Cette situation n’est pas rare. Certaines entreprises n’ont pas institué de Comité car elles n’occupent pas habituellement et en moyenne cinquante travailleurs mais disposent d’une délégation syndicale dont les membres sont généralement désignés par les organisations syndicales.
Les délégués syndicaux bénéficient d’une protection contre le licenciement organisée par la convention collective de travail n° 5 conclue au sein du Conseil National du Travail et par certaines conventions collectives sectorielles.
Les délégués au Comité bénéficient d’une protection nettement plus étendue en vertu de la loi du 19 mars 1991 portant un régime de licenciement particulier pour les délégués du personnel. Comme on le sait, un employeur ne peut licencier un délégué que pour motif grave moyennant une autorisation préalable accordée par la juridiction du travail ou pour raison d’ordre économique ou technique moyennant la reconnaissance de cette raison par la commission paritaire compétente ou, le cas échéant, la juridiction du travail. Tout manquement à cette protection est sanctionné par le paiement d’indemnités extrêmement lourdes qui peuvent aller jusqu’à huit années de rémunération.
La délégation syndicale est chargée d’exercer les missions du CPPT lorsqu’un tel Comité n’est pas institué dans l’entreprise. Dans ce cas, les membres de la délégation syndicale bénéficient de la même protection que les délégués du personnel des Comités.
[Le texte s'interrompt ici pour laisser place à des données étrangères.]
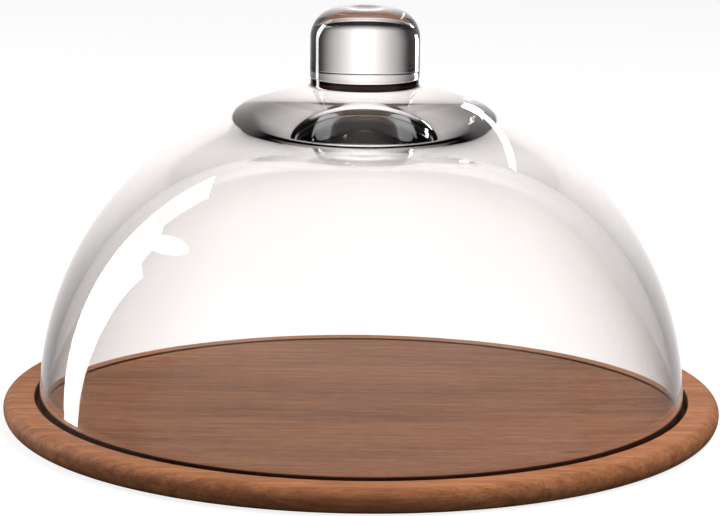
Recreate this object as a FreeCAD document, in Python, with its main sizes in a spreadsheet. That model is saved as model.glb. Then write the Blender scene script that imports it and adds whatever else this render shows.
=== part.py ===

Cette protection commence à la date du début de leurs missions et se termine à la date à laquelle les candidats élus aux élections sociales suivantes sont installés comme membres du Comité (article 52, alinéas 1 et 2 de la loi du 4 août 1996 relative au bien-être des travailleurs lors de l’exécution de leur travail).
Dans l’arrêt précité, la Cour constitutionnelle a jugé que cette protection supplémentaire accordée à certains délégués syndicaux qui exerçaient les missions du CPPT ne violait pas les articles 10 et 11 de la Constitution.
Elle fait notamment valoir que :
- ces délégués syndicaux sont exposés à un risque plus important de licenciement en raison des remarques, critiques ou exigences qu’ils peuvent poser en matière de santé et sécurité au travail ; la différence de traitement entre les délégués syndicaux dans les entreprises qui ne disposent pas d’un Comité et dans celles qui disposent d’un Comité repose sur un critère objectif : dans les premières, la délégation syndicale est chargée de plein droit d’exercer les missions du Comité tandis que dans les secondes, la délégation syndicale n’en est pas chargée ;
- le législateur a pu raisonnablement considérer que les membres de la délégation syndicale bénéficient d’une protection supplémentaire dès le moment où ils sont chargés d’exercer les missions du Comité, c'est-à-dire dès le moment où ils sont désignés comme membres effectifs de la délégation syndicale parce qu’ils sont dès cet instant exposés à un risque accru de licenciement ; l’identité de traitement des membres d’une délégation syndicale qui exercent effectivement les missions du Comité et des membres d’une autre délégation syndicale qui ne les exercent pas effectivement se justifie par le fait que les délégués sont exposés à des risques plus importants de licenciement dès leur désignation comme membres effectifs de la délégation, même s’ils n’exercent pas effectivement ces missions.
Dans cette période sensible qui précède les élections sociales de 2020, les employeurs avisés seront donc extrêmement attentifs à l’existence de cette protection exceptionnelle accordée aux délégués syndicaux en l’absence d’institution d’un CPPT.